** begin DATASET **
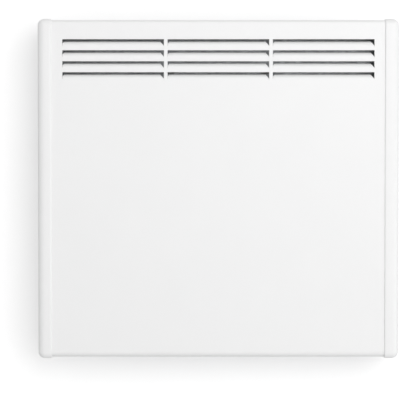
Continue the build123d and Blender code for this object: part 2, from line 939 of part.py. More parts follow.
def terminal_block():
    seat = rear_inner - fixed_gap
    x = (block_x - block_length / 2, block_x + block_length / 2)
    z = (block_level - block_height / 2, block_level + block_height / 2)
    body = block(x, (seat, seat - block_base), z)
    tower_half = (block_length / block_poles - block_gap) / 2
    top = seat - block_base - block_tower
    for pole in pole_places():
        span = (pole - tower_half, pole + tower_half)
        body += block(span, (seat - block_base, top), (z[0] + block_gap, z[1] - block_gap))
        ends = ((pole, top - past, block_level), (pole, top + block_screw_end, block_level))
        body -= bar(*ends, block_screw_radius + fixed_gap)
    return body


def terminal_screws():
    top = rear_inner - fixed_gap - block_base - block_tower
    screws = []
    for pole in pole_places():
        ends = ((pole, top + block_screw_end, block_level), (pole, top + block_screw_sink, block_level))
        span = (pole - block_screw_radius, pole + block_screw_radius)
        depth = (top, top + block_screw_sink + block_screw_slot)
        width = (block_level - block_screw_slot / 2, block_level + block_screw_slot / 2)
        screws.append(bar(*ends, block_screw_radius) - block(span, depth, width))
    return group(screws)


def gland_point(y):
    return (gland_x, y, gland_level)


def gland_hole(start, end):
    return bar(gland_point(start), gland_point(end), gland_thread + fixed_gap, thread_sides)


def cable_gland():
    """The cord's inlet: hexagon and dome outside, thread through the rear panel."""
    hex_end = rear_y + fixed_gap + gland_hex_height
    dome_end = hex_end + gland_dome
    gland = bar(gland_point(rear_y + fixed_gap), gland_point(hex_end), gland_hex, 6)
    dome = bar(gland_point(hex_end), gland_point(dome_end), gland_dome_radius, thread_sides)
    gland += chamfer(dome.edges().group_by(Axis.Y)[-1], gland_dome / 3)
    inner_end = rear_inner - gland_inside
    gland += bar(gland_point(rear_y + fixed_gap), gland_point(inner_end), gland_thread, thread_sides)
    return gland - rod(gland_point(inner_end - past), gland_point(dome_end + past), gland_bore)


def gland_nut():
    seat = rear_inner - fixed_gap
    end = seat - gland_nut_height
    nut = bar(gland_point(seat), gland_point(end), gland_hex, 6)
    return nut - gland_hole(seat + past, end - past)


def earth_point(y):
    return (earth_x, y, earth_level)


def earth_stud():
    head = bar(earth_point(rear_y), earth_point(rear_y + rivet_head), earth_ring_radius)
    return head + bar(earth_point(rear_y), earth_point(rear_inner - earth_length), earth_radius)


def earth_hole(start, end):
    return bar(earth_point(start), earth_point(end), earth_radius + fixed_gap)


def earth_nut():
    start = rear_inner - earth_nut_stand
    end = start - earth_nut_height
    nut = bar(earth_point(start), earth_point(end), earth_nut_size, 6)
    return nut - earth_hole(start + past, end - past)


# wiring

def block_side(way):
    return block_level + way * (block_height / 2 - block_gap)


def live_leads():
    """From the block to the switch, on to the thermostat, the cut-out and the element."""
    poles = pole_places()
    tab_end = floor_x - switch_depth - tab_length
    tower_y = rear_inner - block_base - block_tower / 2
    low, high = tab_levels()
    riser_x = poles[2]
    stat_low = knob_level - stat_height / 2
    stat_x = floor_inner - stat_depth / 2
    cut_low = cutout_level - cutout_height / 2
    cut_high = cutout_level + cutout_height / 2
    cut_y = rear_inner - cutout_depth / 2
    right_pin = pin_end(1)
    to_switch = (
        (riser_x, tower_y, block_side(1)),
        (riser_x, tower_y, low - 2 * lead_loop),
        (tab_end - lead_loop, well_y, low - lead_loop),
        (tab_end - lead_loop, well_y, low),
        (tab_end, well_y, low),
    )
    to_stat = (
        (tab_end, well_y, high),
        (tab_end - lead_loop, well_y, high),
        (tab_end - lead_loop, well_y, high + lead_loop),
        (stat_x, well_y, stat_low - lead_loop),
        (stat_x, well_y, stat_low),
    )
    stat_left = floor_inner - fixed_gap - stat_depth
    to_cutout = (
        (stat_left, well_y, knob_level),
        (cutout_x, well_y, knob_level),
        (cutout_x, well_y, cut_high + 2 * lead_loop),
        (cutout_x, cut_y, cut_high + lead_loop),
        (cutout_x, cut_y, cut_high),
    )
    to_pin = (
        (cutout_x, cut_y, cut_low),
        (cutout_x, cut_y, cut_low - lead_loop),
        (right_pin + lead_loop, element_y, element_level + lead_loop),
        (right_pin + lead_loop, element_y, element_level),
        (right_pin, element_y, element_level),
    )
    return group(lead(points) for points in (to_switch, to_stat, to_cutout, to_pin))


def neutral_lead():
    """From the block down and along the bottom to the element's left pin."""
    pole = pole_places()[0]
    tower_y = rear_inner - block_base - block_tower / 2
    left_pin = pin_end(-1)
    return lead((
        (pole, tower_y, block_side(-1)),
        (pole, tower_y, block_side(-1) - lead_loop),
        (pole - lead_loop, lead_y, lead_low_level),
        (left_pin - lead_loop, lead_y, lead_low_level),
        (left_pin - lead_loop, lead_y, element_level - 2 * lead_loop),
        (left_pin - lead_loop, element_y, element_level - lead_loop),
        (left_pin - lead_loop, element_y, element_level),
        (left_pin, element_y, element_level),
    ))


def earth_lead():
    """From the block's middle pole to a ring under the earth nut."""
    pole = pole_places()[1]
    tower_y = rear_inner - block_base - block_tower / 2
    ring_y = rear_inner - earth_nut_stand / 2
    drop = block_side(-1)
    wire = lead((
        (pole, tower_y, drop),
        (pole, tower_y, drop - lead_loop),
        (earth_x + 3 * earth_ring_radius, ring_y, earth_level),
        (earth_x + 0.9 * earth_ring_radius, ring_y, earth_level),
    ))
    start = ring_y + earth_ring_sheet / 2
    end = start - earth_ring_sheet
    ring = bar(earth_point(start), earth_point(end), earth_ring_radius)
    return wire + ring - earth_hole(start + past, end - past)


def lead_clips():
    clips = []
    hold = lead_radius + lead_clip_wall
    y = (rear_inner - fixed_gap, lead_y - hold)
    z = (lead_low_level - hold, lead_low_level + hold)
    mouth_y = (lead_y - hold - past, lead_y)
    mouth_z = (lead_low_level - lead_clip_mouth / 2, lead_low_level + lead_clip_mouth / 2)
    for x in (-lead_clip_x, 0, lead_clip_x):
        start = x - lead_clip_size - past
        end = x + lead_clip_size + past
        clip = block((x - lead_clip_size, x + lead_clip_size), y, z)
        clip -= block((start, end), mouth_y, mouth_z)
        ends = ((start, lead_y, lead_low_level), (end, lead_y, lead_low_level))
        clips.append(clip - bar(*ends, lead_radius + fixed_gap))
    return group(clips)


# screws

def rear_screws():
    level = panel_top - lid_screw_drop
    return group(pan_screw((x, rear_y, level), (0, -1, 0)) for x in lid_screw_places())


def cap_screws():
    y = rear_y + cap_proud
    seats = [(x, y, z) for x in cap_screw_xs() for z in cap_screw_levels()]
    return group(pan_screw(seat, (0, -1, 0)) for seat in seats)


def inlet_screws():
    ys = (front_y + bottom_return - inlet_lap / 2, rear_y - rear_flange + inlet_lap / 2)
    seats = [(x, y, -panel_top) for x in (-inlet_screw_x, inlet_screw_x) for y in ys]
    return group(pan_screw(seat, (0, 0, 1)) for seat in seats)


parts = {
    "wall_bracket": wall_bracket,
    "latch_clips": latch_clips,
    "bracket_pads": bracket_pads,
    "front_panel": front_panel,
    "rear_panel": rear_panel,
    "inlet_grille": inlet_grille,
    "end_cap_left": end_cap_left,
    "end_cap_right": end_cap_right,
    "heating_tube": heating_tube,
    "heating_fins": heating_fins,
    "element_insulators": element_insulators,
    "element_pins": element_pins,
    "element_bushes": element_bushes,
    "element_bracket_left": lambda: element_bracket(-1),
    "element_bracket_right": lambda: element_bracket(1),
    "element_rivets": element_rivets,
    "air_guide": air_guide,
    "thermostat_body": thermostat_body,
    "thermostat_nut": thermostat_nut,
    "thermostat_shaft": thermostat_shaft,
    "thermostat_knob": thermostat_knob,
    "switch_body": switch_body,
    "switch_rocker": switch_rocker,
    "switch_tabs": switch_tabs,
    "cutout_body": cutout_body,
    "cutout_capillary": cutout_capillary,
    "capillary_clips": capillary_clips,
    "terminal_block": terminal_block,
    "terminal_screws": terminal_screws,
    "cable_gland": cable_gland,
    "gland_nut": gland_nut,
    "earth_stud": earth_stud,
    "earth_nut": earth_nut,
    "live_leads": live_leads,
    "neutral_lead": neutral_lead,
    "earth_lead": earth_lead,
    "lead_clips": lead_clips,
    "rear_screws": rear_screws,
    "cap_screws": cap_screws,
    "inlet_screws": inlet_screws,
}

os.makedirs("parts", exist_ok=True)
for name, make in parts.items():
    export_step(make(), f"parts/{name}.step")
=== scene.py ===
import json
from math import cos, pi, radians, sin

import bmesh
import bpy
from mathutils import Matrix, Vector


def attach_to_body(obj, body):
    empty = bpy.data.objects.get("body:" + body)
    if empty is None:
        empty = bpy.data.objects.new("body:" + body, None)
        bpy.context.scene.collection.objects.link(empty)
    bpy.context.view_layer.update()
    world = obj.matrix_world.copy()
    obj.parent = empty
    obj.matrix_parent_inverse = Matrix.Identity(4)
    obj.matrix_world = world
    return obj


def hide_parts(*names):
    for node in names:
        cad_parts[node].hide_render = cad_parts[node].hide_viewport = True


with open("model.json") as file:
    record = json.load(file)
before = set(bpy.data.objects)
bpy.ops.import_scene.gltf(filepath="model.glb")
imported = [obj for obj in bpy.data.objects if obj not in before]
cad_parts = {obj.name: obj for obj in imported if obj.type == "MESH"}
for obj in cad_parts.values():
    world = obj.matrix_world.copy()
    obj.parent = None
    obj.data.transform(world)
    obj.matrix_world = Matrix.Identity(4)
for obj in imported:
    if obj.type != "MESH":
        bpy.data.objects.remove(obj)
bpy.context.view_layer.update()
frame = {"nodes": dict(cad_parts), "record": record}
nodes = frame["nodes"]
mm = 0.001  # the frame is in metres, the sizes in the dictionaries are in mm
mergeDistance = 0.001  # mm, points closer than this are one
cutAbove = 1.0  # mm that a cutting shape stands above what it cuts
print("frame loaded:", len(nodes), "nodes")


# shared helpers

def linearColour(hexCode):
    # sRGB hex to the linear values that shaders use
    parts = [int(hexCode[i:i + 2], 16) / 255 for i in (1, 3, 5)]
    return [c / 12.92 if c <= 0.04045 else ((c + 0.055) / 1.055) ** 2.4 for c in parts] + [1.0]


def addNode(tree, kind, settings=None, links=None):
    # settings go to the node or to its sockets, links are (input, source socket)
    node = tree.nodes.new(kind)
    for key, value in (settings or {}).items():
        if isinstance(key, int) or key in node.inputs:
            node.inputs[key].default_value = value
        else:
            setattr(node, key, value)
    for key, source in (links or {}).items():
        tree.links.new(source, node.inputs[key])
    return node


def addObject(name, data):
    thing = bpy.data.objects.new(name, data)
    bpy.context.scene.collection.objects.link(thing)
    return thing


def addModifier(piece, name, kind, **settings):
    modifier = piece.modifiers.new(name, kind)
    for key, value in settings.items():
        setattr(modifier, key, value)
    return modifier


def emptyMaterial(name):
    material = bpy.data.materials.new(name)
    material.use_nodes = True
    material.node_tree.nodes.clear()
    return material


textures = {
    "grainDetail": 3.0,
    "grainRoughness": 0.55,
    "driftDetail": 2.0,
    "crystalTone": 0.6,  # how much each zinc crystal's tone adds to the drift
}


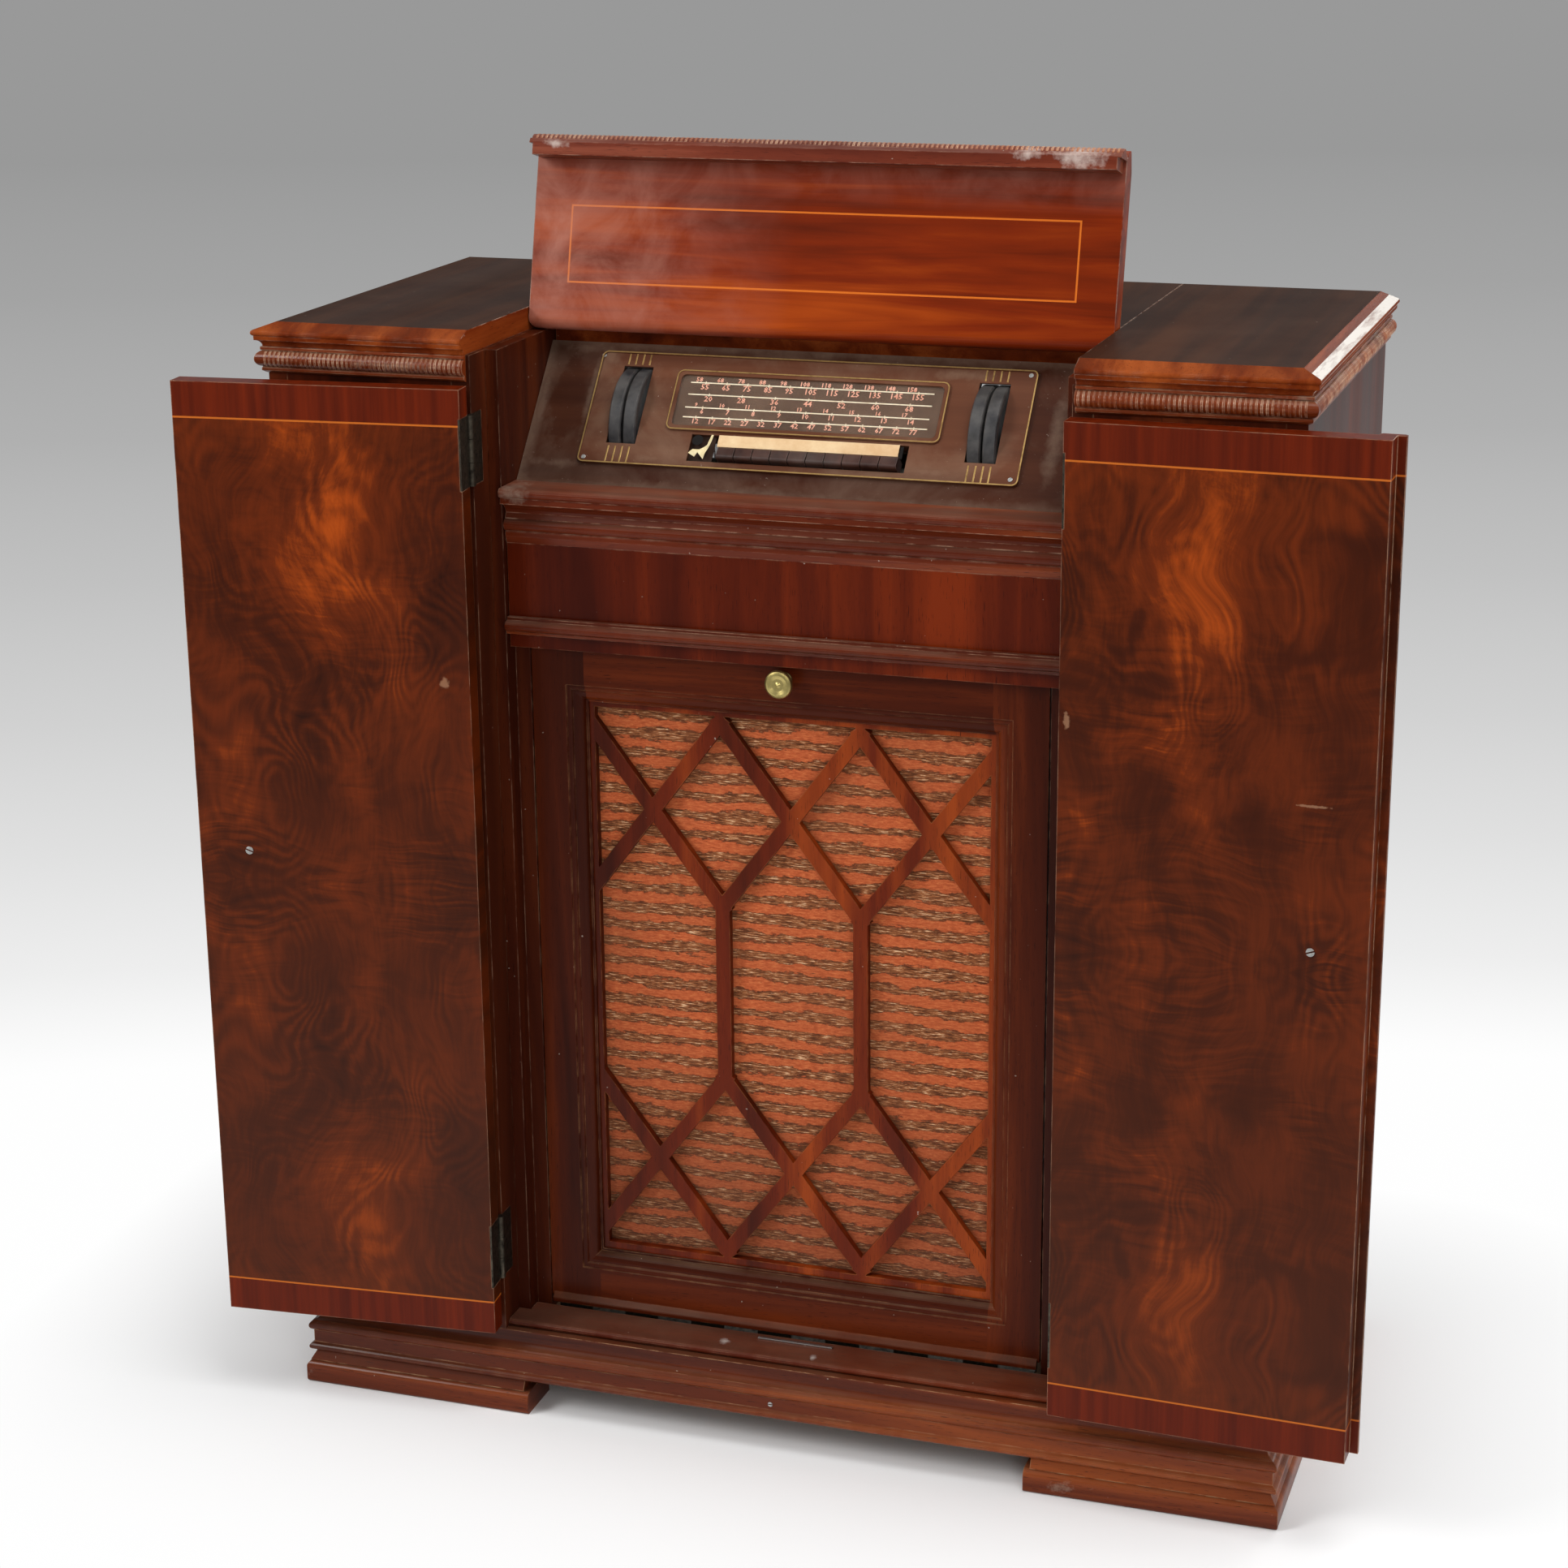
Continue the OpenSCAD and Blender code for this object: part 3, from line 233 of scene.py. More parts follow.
paper = bmesh.new()
bmesh.ops.create_circle(paper, cap_ends=True, radius=FLOOR_RADIUS, segments=64)
floor_mesh = bpy.data.meshes.new("floor")
paper.to_mesh(floor_mesh)
paper.free()
floor = bpy.data.objects.new("floor", floor_mesh)
bpy.context.scene.collection.objects.link(floor)
paint([floor], floor_paper())
print("floor", 2 * FLOOR_RADIUS, "m across, shadow kept within", SHADOW_REACH, "m")

# %% [markdown]
# Studio light: a large soft box to the left of the camera gives the form, a weaker one to
# its right opens the shadows, one from above whitens the floor, one on the right draws the
# cabinet's right side, and a small one behind, out of sight, glances off the right-hand
# bevel. The world stands for a dim white room; what mirrors see of it is the grey of the
# floor's far end, so that the two meet.

# %% Lights
ROOM_LIGHT, ROOM_SEEN = 0.27, 0.319


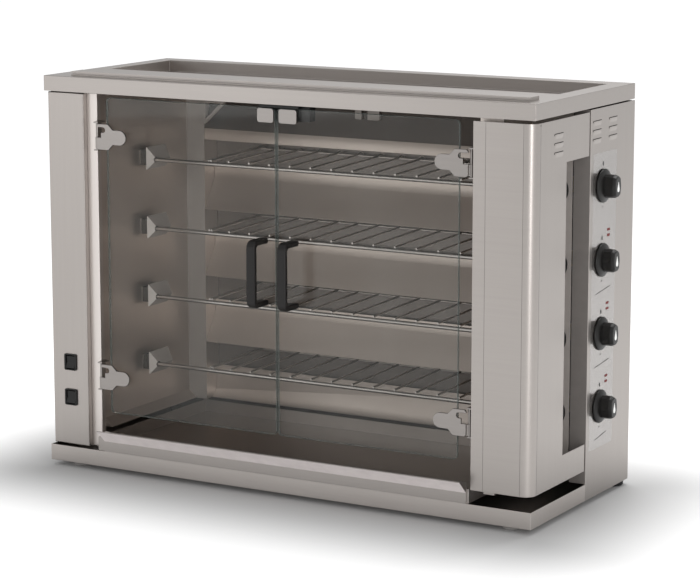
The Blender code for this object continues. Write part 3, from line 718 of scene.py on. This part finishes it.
def column_finish(middle, normal):
    """Galvanised sheet, painted darker as shade, on the lip that turns in behind the spit cover."""
    return int(middle.x < SIDE - 0.001 and normal.y < -0.9)


column = dressed(folded("control_column"), column_finish)
show(column, "control_panel", "root", "brushed_steel", [steel_side, shaded_sheet], "control_column")

LOUVRE = (0.034, 0.0085)              # length and height
GAP_HALF, GAP_SINK, RELIEF_RADIUS = 0.0007, 0.0002, 0.0017
# Each opening is a thin sunk strip painted near black as the shadow inside it.
shadow_slot = moulded("louvre opening painted as shadow", (0.012, 0.011, 0.011), 0.7)


def louvre():
    """A lanced flap about its own middle: its top edge stands out, its lower one is flush."""
    length, height = LOUVRE
    rise, columns, rows = 0.0015, 16, 6
    bm = bmesh.new()
    grid = []
    for row in range(rows + 1):
        v = row / rows
        line = []
        for column in range(columns + 1):
            u = column / columns
            bulge = rise * math.sin(v * math.pi / 2) ** 1.5 * min(1, 6 * u, 6 * (1 - u)) ** 0.5
            line.append(bm.verts.new((bulge, (u - 0.5) * length, (v - 0.5) * height)))
        grid.append(line)
    for low_line, high_line in zip(grid, grid[1:]):
        for i in range(columns):
            bm.faces.new((low_line[i], low_line[i + 1], high_line[i + 1], high_line[i]))
    whole = bmesh.ops.extrude_face_region(bm, geom=list(bm.faces))
    for item in whole["geom"]:
        if isinstance(item, bmesh.types.BMVert):
            item.co.x = -2 * GAP_SINK
    bmesh.ops.recalc_face_normals(bm, faces=bm.faces)
    return bm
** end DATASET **
Pull out each line of the listing that holds the string "update".

* **WRITTEN REPLY**:
    bpy.context.view_layer.update()
bpy.context.view_layer.update()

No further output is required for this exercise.